Помнится, во времена моей армейской службы от нас требовали знания первоисточников — у каждого была заветная тетрадь для политзанятий, заполняемая выписками из трудов классиков политической мысли, названия которых каллиграфическим почерком заносились в соцобязательства каждого ракетного солдата и офицера. Этот список обновлялся раз в полгода. Солдату полагалось осваивать что-нибудь немудрящее, простое, как мычание: «Как нам реорганизовать...», «Апрельские (дембель в мае!) тезисы» и как нам учиться, учиться, чтоб научиться.
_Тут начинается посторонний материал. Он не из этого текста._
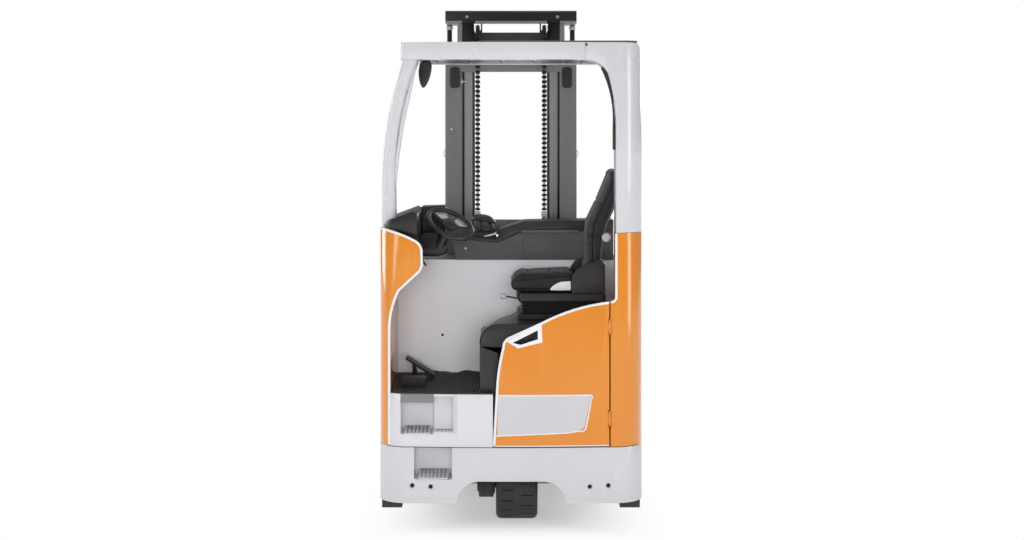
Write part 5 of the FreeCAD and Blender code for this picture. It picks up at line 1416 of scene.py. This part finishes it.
all_places = chain_places(-1) + chain_places(1)
chain_parts = []
for name, parity, bent, offsets, pins in (
        ("outer_links", 0, False, (-0.0060, -0.0020, 0.0020, 0.0060), 0.0128),
        ("inner_links", 1, False, (-0.0040, 0.0, 0.0040), 0.0122),
        ("outer_links_bent", 0, True, (-0.0056, -0.0019, 0.0019, 0.0056), 0.0069),
        ("inner_links_bent", 1, True, (-0.0037, 0.0, 0.0037), 0.0066)):
    chosen = [place for place, odd, curved in all_places if odd == parity and curved == bent]
    chain_parts.append(instanced(name, chosen, chain_steel, waisted(name + "_one", offsets, pins)))
fitted(joined("leaf_chains", *chain_parts),
       chain_steel, "middle_stage", instead="lift_chains")
anchor_y = outer_back - 0.048
anchors = [rounded_plate("chain_anchor", (sign * chain_x - 0.016, anchor_y - 0.0015, 1.436),
                         (sign * chain_x + 0.016, anchor_y + 0.031, 1.466), 0.003, 0.0015)
           for sign in (-1, 1)]
fitted(joined("chain_anchors", *anchors), plate_grey, "mast_carriage")


# ---------------------------------------------------------------- legs and load wheels
# Box-section reach legs in the mast's dark grey, with hard rubber-coloured load wheels in
# boxes near their tips.
wheel_coat = moulded("load_wheel_coat", (0.030, 0.028, 0.026), gloss=(0.4, 0.6), rub=0.5,
                     grain=500.0)
coat_nodes((("left_reach_leg", dark_steel, 0.0025), ("right_reach_leg", dark_steel, 0.0025),
            ("left_load_wheel", wheel_coat, 0.0015), ("right_load_wheel", wheel_coat, 0.0015)))


# ---------------------------------------------------------------- carriage and forks
# Lift carriage and tilt frame in the mast's dark paint.  The side-shift frame and the forged
# forks are black and a little rougher.
fork_black = sprayed("fork_black", (0.026, 0.027, 0.027), gloss=(0.34, 0.52), dust=0.1, coat=0.1,
                     bump=0.2)
coat_nodes((("lift_carriage", mast_dark, 0.002), ("tilt_frame", mast_dark, 0.002),
            ("side_shift_frame", fork_black, 0.003), ("left_fork", fork_black, 0.0025),
            ("right_fork", fork_black, 0.0025)), windows=("tilt_frame", "side_shift_frame"))
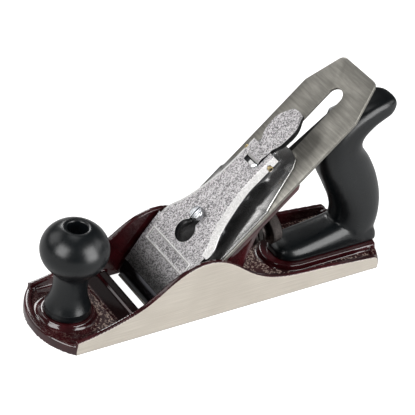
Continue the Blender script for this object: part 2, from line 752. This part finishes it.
CAMERA_AT = Vector((0.5655, 0.7034, 0.6896))
TARGET = Vector((0.0069, -0.0014, 0.0561))
CAMERA_ROLL = math.radians(10.06)
BACK = (CAMERA_AT - TARGET).normalized()
LEVEL = Vector((0.0, 0.0, 1.0)).cross(BACK).normalized()
SIDE = LEVEL * math.cos(CAMERA_ROLL) + BACK.cross(LEVEL) * math.sin(CAMERA_ROLL)  # to the camera's right
UP = BACK.cross(SIDE)


def softbox(name, direction, distance, width, height, watts):
    """A flat lamp that faces the target from a distance in metres."""
    data = bpy.data.lights.new(name, "AREA")
    data.shape = "RECTANGLE"
    data.size, data.size_y = width, height
    data.energy = watts
    lamp = bpy.data.objects.new(name, data)
    bpy.context.scene.collection.objects.link(lamp)
    toward = Vector(direction).normalized()
    lamp.location = TARGET + toward * distance
    lamp.rotation_mode = "QUATERNION"
    lamp.rotation_quaternion = toward.to_track_quat("Z", "Y")


def seen(right, up, back):
    """A direction given as the camera sees it."""
    return SIDE * right + UP * up + BACK * back


softbox("left_box", seen(-0.56, 0.12, 0.82), 1.5, 0.90, 0.95, 19.0)
softbox("right_box", seen(0.84, -0.06, 0.54), 1.5, 1.00, 1.4, 33.0)
softbox("far_box", seen(-0.75, 0.64, 0.17), 1.6, 0.9, 0.9, 5.0)
softbox("top_box", (0.05, -0.15, 1.0), 1.5, 0.6, 0.6, 2.0)
softbox("back_box", seen(-0.25, 0.92, -0.30), 1.5, 0.5, 0.5, 7.0)
softbox("rear_box", (-1.0, 0.35, 0.55), 1.8, 0.8, 0.8, 4.0)

world = bpy.data.worlds.new("studio")
world.use_nodes = True
sky = world.node_tree.nodes["Background"]
sky.inputs["Color"].default_value = (1.0, 1.0, 1.0, 1.0)
# Past the floor the studio shows white too, and lights the object less than it shows.
sky_path = world.node_tree.nodes.new("ShaderNodeLightPath")
sky_level = world.node_tree.nodes.new("ShaderNodeMapRange")
sky_level.inputs["To Min"].default_value = SKY_LIGHT
sky_level.inputs["To Max"].default_value = 1.0
world.node_tree.links.new(sky_path.outputs["Is Camera Ray"], sky_level.inputs["Value"])
world.node_tree.links.new(sky_level.outputs["Result"], sky.inputs["Strength"])
bpy.context.scene.world = world
bpy.context.scene.view_settings.view_transform = "Standard"

camera_data = bpy.data.cameras.new("camera")
camera_data.lens = 163.08
camera_data.sensor_width = 36.0
camera_data.clip_start = 0.05
camera = bpy.data.objects.new("camera", camera_data)
bpy.context.scene.collection.objects.link(camera)
camera_turn = Matrix((SIDE, UP, BACK)).transposed().to_4x4()
camera.matrix_world = Matrix.Translation(CAMERA_AT) @ camera_turn
bpy.context.scene.camera = camera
Офицерам предназначались труды покрупнее. Самые сложные и объемные работы вождя во укрепление своего авторитета брал на себя наш командир — подполковник Макиенко, тихий безвредный выпивоха, пересидевший свое звание и давно махнувший рукой на карьеру. Из года в год он осваивал одну и ту же мудреную работу под названием «Материализм и эмпириокритицизм». Эти интимные подробности из жизни подразделения я знал доподлинно и в деталях, потому что числился политинформатором дивизиона. Мы забивали головы схоластикой, вместо того чтоб изучать свои ракеты. Я проучился в двух вузах, но такой политмуштровки, как в армии, не встречал уже никогда.
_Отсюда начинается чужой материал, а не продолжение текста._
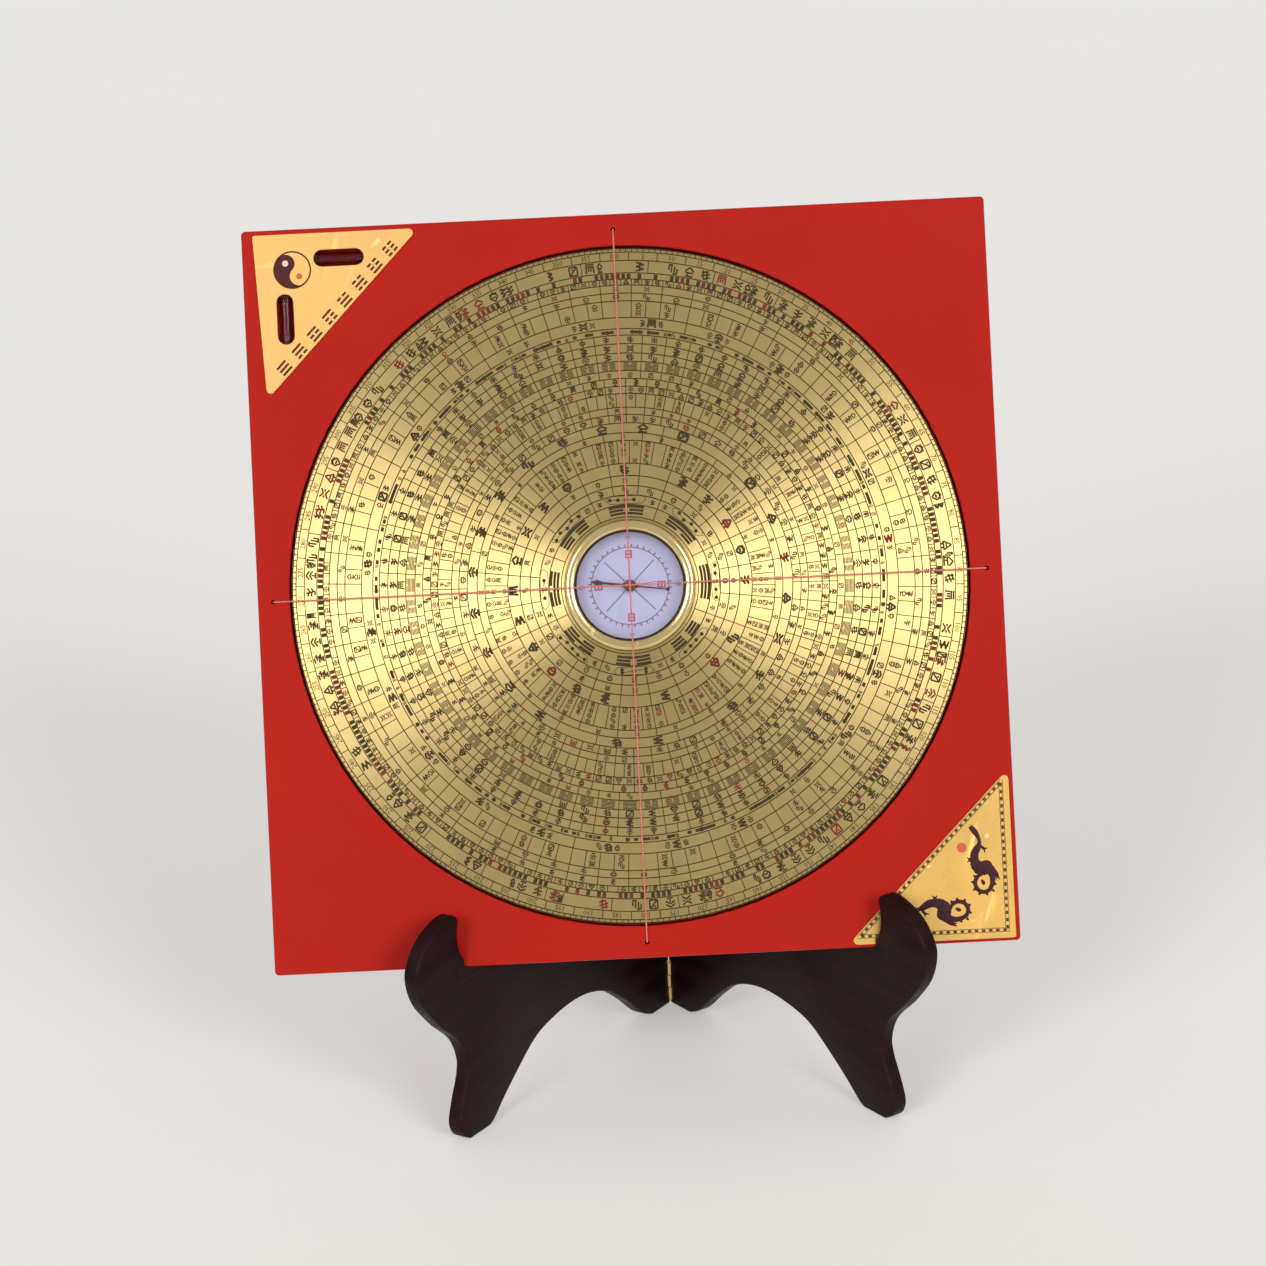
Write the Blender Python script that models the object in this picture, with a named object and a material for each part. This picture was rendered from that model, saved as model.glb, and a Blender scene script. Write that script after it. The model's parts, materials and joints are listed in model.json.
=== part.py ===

Так что в ту ночь я не выспался. И в следующий раз уже поостерегся разбивать свою палатку вблизи другого постамента, принадлежавшего когда-то другому вождю, лучшему другу физкультурников — на противоположной стороне канала.
Здесь, очевидно, самое время признаться в своей любви к этому месту. Ко всей этой местности, стянутой силовыми линиями к ее сердцу — стрелке канала Москва–Волга, словно к сердечнику электрокатушки. Это место представляется мне не менее эмблематичным, чем стрелка Васильевского острова в славном городе Петербурге. Я бы даже сказал, рискуя навлечь на себя, что в некотором роде они близнецы-братья. Это вопрос генезиса, конечно, общей метафизики места.
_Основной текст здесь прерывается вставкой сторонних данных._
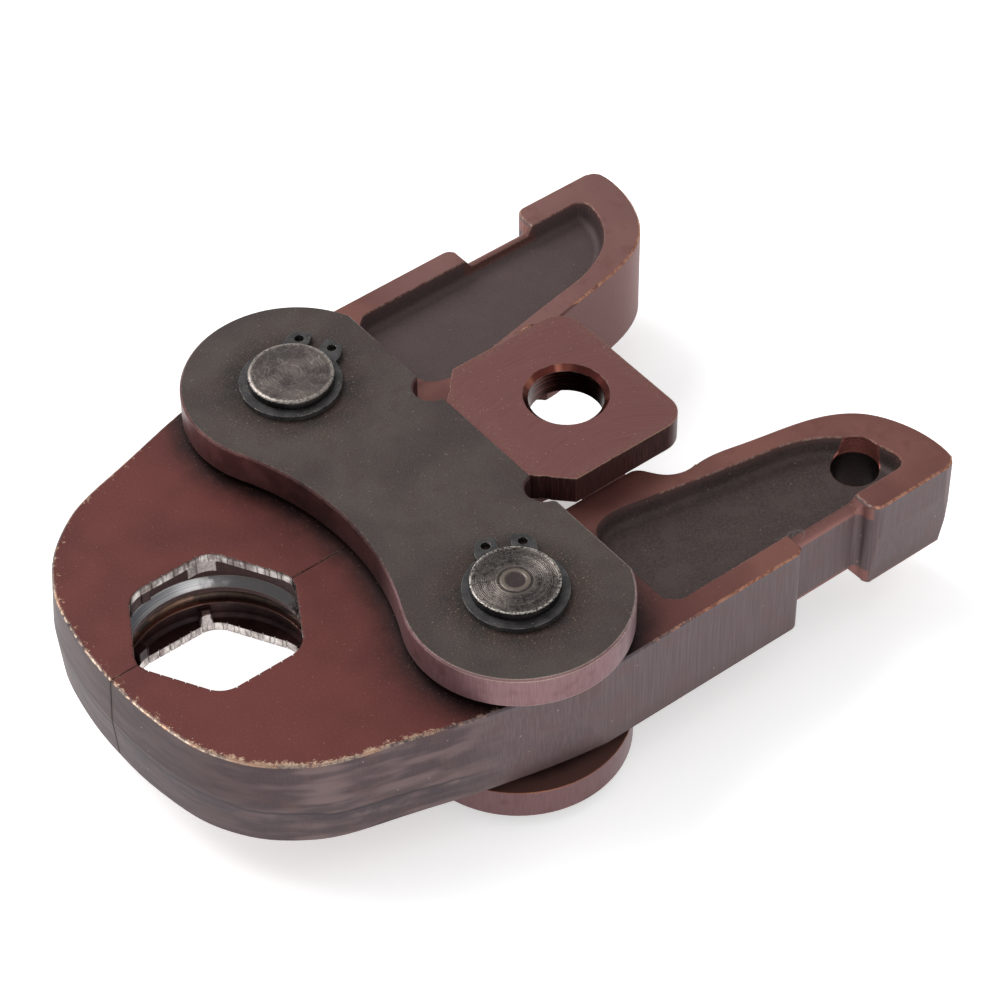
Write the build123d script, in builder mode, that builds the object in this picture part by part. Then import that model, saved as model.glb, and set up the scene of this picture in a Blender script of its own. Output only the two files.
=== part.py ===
from build123d import *
import math
import os

os.makedirs("parts", exist_ok=True)

# Press jaw: two forged levers between two T-shaped link plates, on two pivot pins.
# Frame: origin on the axis of the bore that takes the machine's retaining pin, halfway through the
# thickness. +X runs toward the lever tails, the nose with the press contour is at -X, +Z is up.
# left = +Y, right = -Y. Millimetres.

# ---- driving dimensions ----------------------------------------------------------------------
pin_x = -37.8            # pivot pins, along X from the origin
pin_y = 32.8             # half the distance between the pivot pins
pin_r = 8.0              # pivot pin radius
pin_end_z = 21.0         # half the pin's length
pin_chamfer = 0.2
groove_r = 7.6           # circlip groove radius in the pin
groove_w = 1.1

jaw_h = 10.0             # half the lever thickness
boss_h = 1.5             # raised ring round the pivot, each face
boss_r = 15.0
bore_clear = 0.05        # radial running clearance in the levers
plate_clear = 0.03       # radial clearance in the link plates
seam_gap = 0.1           # each nose face stands this far from the middle plane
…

...Электропоезд Москва–Дубна несет вас вдоль линии канала имени Москвы, повторяя все изгибы и повороты голубой ленты, привязанный к ее фарватеру циркулями проектировщиков, но вы, пассажир электропоезда, об этом почти гомеопатическом сближении с большой водой можете и не догадываться. Хотя добрая половина пути проходит на расстоянии полета пущенного из пращи конского яблока, канал скрыт от вас лесополосой и насыпью автомагистрали. Только названия остановок говорят о месте вашего пребывания: Темпы, Соревнование, Ударный, Каналстрой...
В поезде вам могут рассказать о том, где стояли бараки каналармейцев, как их охраняли и водили на работу, где хоронили — кладбища там, там и там... а больница у них была в Старикове. Когда вышел приказ завалить усатого, вызвались трое добровольцев: отец и два сына. Скульптура вождя стояла на самой стрелке — лицом к морю. От постамента сбегает к Волге широкая лестница, последние ее ступени, теряющиеся в воде, зелены и склизки от водорослей. Широкие марши перемежаются площадками, на которых так удобно собирать привезенные лодки; вся водоплавающая общественность Москвы прошла через эту лестницу-чудесницу. Одна ножка циркуля проектировщика здесь уперлась в постамент, а другая организовывала вокруг нее окружающее пространство, выплясывала перед своей товаркой и так и эдак, стягивая к этой главной точке все остальные горизонтали и вертикали ландшафта.
На другом берегу канала — с неуверенно подъятой рукой, словно бедный родственник, — другой вождь, парный, но заваливать и его приказа пока не поступало. Белоснежные теплоходы огибали стрелку и давали длинные гудки в честь каменных вождей. Отец и два сына дождались наступления ночи, опутали веревками фигуру Сталина, после чего взревели шесть тракторов (в этом месте рассказа вы безуспешно пытаетесь рассадить троих мужчин в шесть кабин...), и каменный колосс рухнул с постамента, распавшись при падении на множество больших и малых фрагментов. Каменные останки были стянуты в ближайший лесок и, говорят, по сей день покоятся там, медленно погружаясь в травяную подстилку, зарастая лебедой и повиликой.
Происходило все это, как и было предписано в секретном циркуляре, под покровом ночной тьмы. Чего боялись? Не сопротивления — боялись праздного любопытства, здорового зубоскальства, способных принизить сакральность действа. Власть, когда это касается ее самое, робка и стыдлива.